■ Set task ■
The exercise asks for every line of the data to be reproduced exactly.

::::

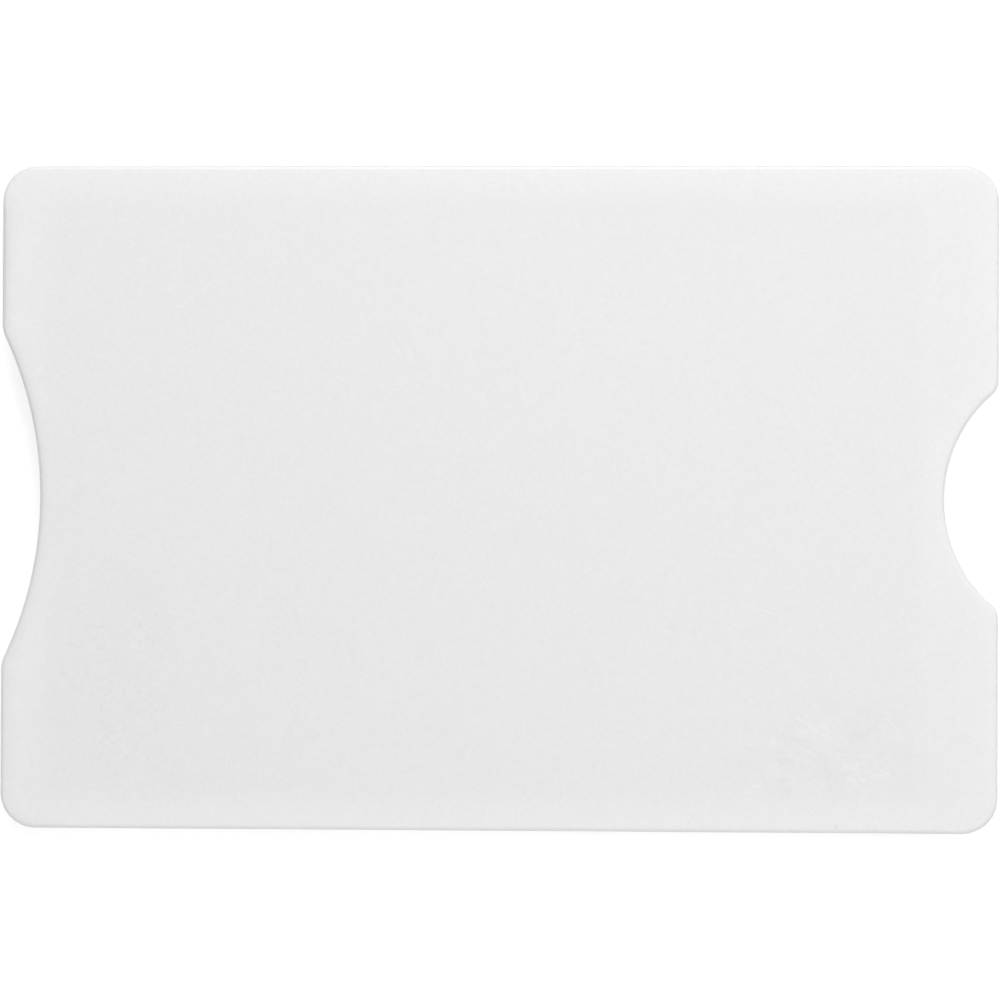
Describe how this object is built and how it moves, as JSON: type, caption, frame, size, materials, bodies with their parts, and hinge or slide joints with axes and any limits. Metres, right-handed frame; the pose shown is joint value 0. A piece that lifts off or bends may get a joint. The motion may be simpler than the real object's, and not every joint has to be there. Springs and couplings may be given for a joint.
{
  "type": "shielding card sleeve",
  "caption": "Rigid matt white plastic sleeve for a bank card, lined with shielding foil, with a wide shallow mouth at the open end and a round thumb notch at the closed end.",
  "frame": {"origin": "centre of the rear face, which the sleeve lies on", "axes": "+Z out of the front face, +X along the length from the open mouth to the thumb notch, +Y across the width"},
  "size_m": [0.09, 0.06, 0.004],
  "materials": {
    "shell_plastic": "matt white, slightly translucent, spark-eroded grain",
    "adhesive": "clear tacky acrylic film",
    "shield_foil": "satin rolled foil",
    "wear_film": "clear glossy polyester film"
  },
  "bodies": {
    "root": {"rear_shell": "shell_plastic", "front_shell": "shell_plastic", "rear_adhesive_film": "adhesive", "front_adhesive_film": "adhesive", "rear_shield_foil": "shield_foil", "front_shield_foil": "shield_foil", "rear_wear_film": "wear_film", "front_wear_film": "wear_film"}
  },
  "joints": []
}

::::

■ Final answer ■
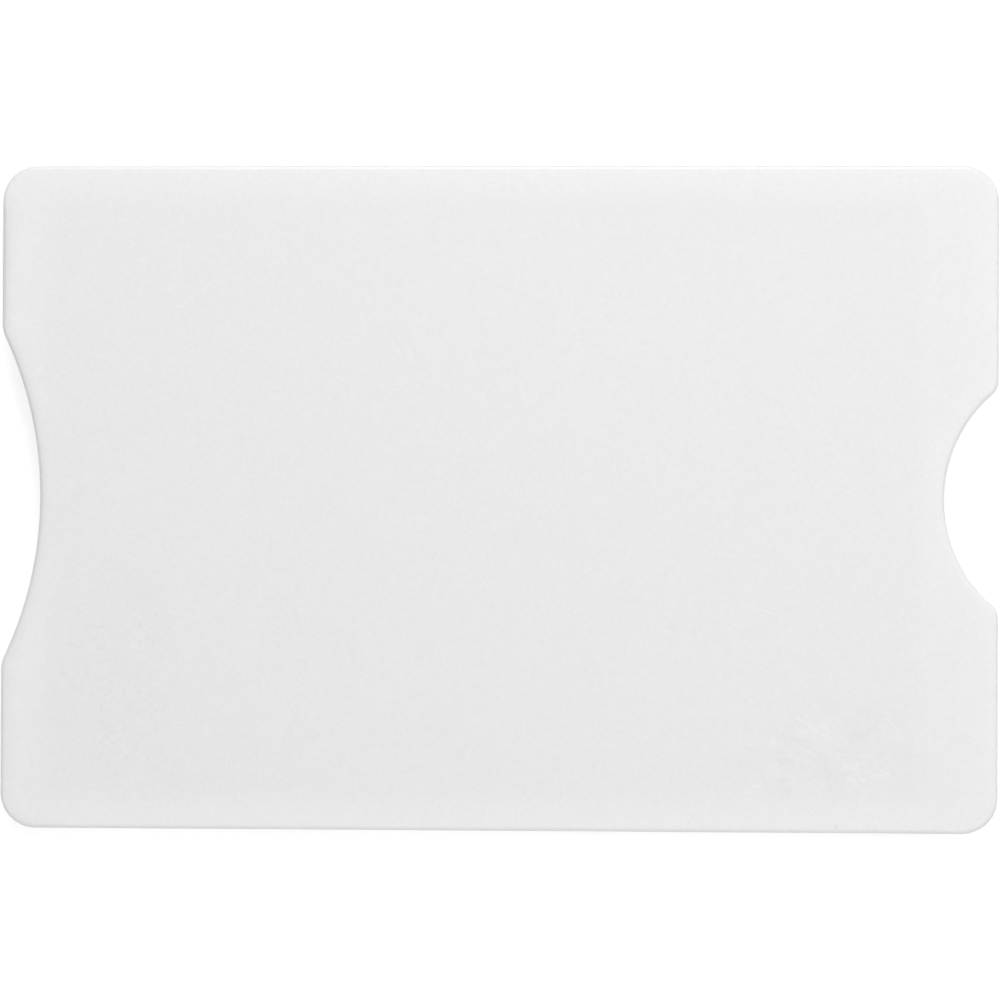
Describe how this object is built and how it moves, as JSON: type, caption, frame, size, materials, bodies with their parts, and hinge or slide joints with axes and any limits. Metres, right-handed frame; the pose shown is joint value 0. A piece that lifts off or bends may get a joint. The motion may be simpler than the real object's, and not every joint has to be there. Springs and couplings may be given for a joint.
{
  "type": "shielding card sleeve",
  "caption": "Rigid matt white plastic sleeve for a bank card, lined with shielding foil, with a wide shallow mouth at the open end and a round thumb notch at the closed end.",
  "frame": {"origin": "centre of the rear face, which the sleeve lies on", "axes": "+Z out of the front face, +X along the length from the open mouth to the thumb notch, +Y across the width"},
  "size_m": [0.09, 0.06, 0.004],
  "materials": {
    "shell_plastic": "matt white, slightly translucent, spark-eroded grain",
    "adhesive": "clear tacky acrylic film",
    "shield_foil": "satin rolled foil",
    "wear_film": "clear glossy polyester film"
  },
  "bodies": {
    "root": {"rear_shell": "shell_plastic", "front_shell": "shell_plastic", "rear_adhesive_film": "adhesive", "front_adhesive_film": "adhesive", "rear_shield_foil": "shield_foil", "front_shield_foil": "shield_foil", "rear_wear_film": "wear_film", "front_wear_film": "wear_film"}
  },
  "joints": []
}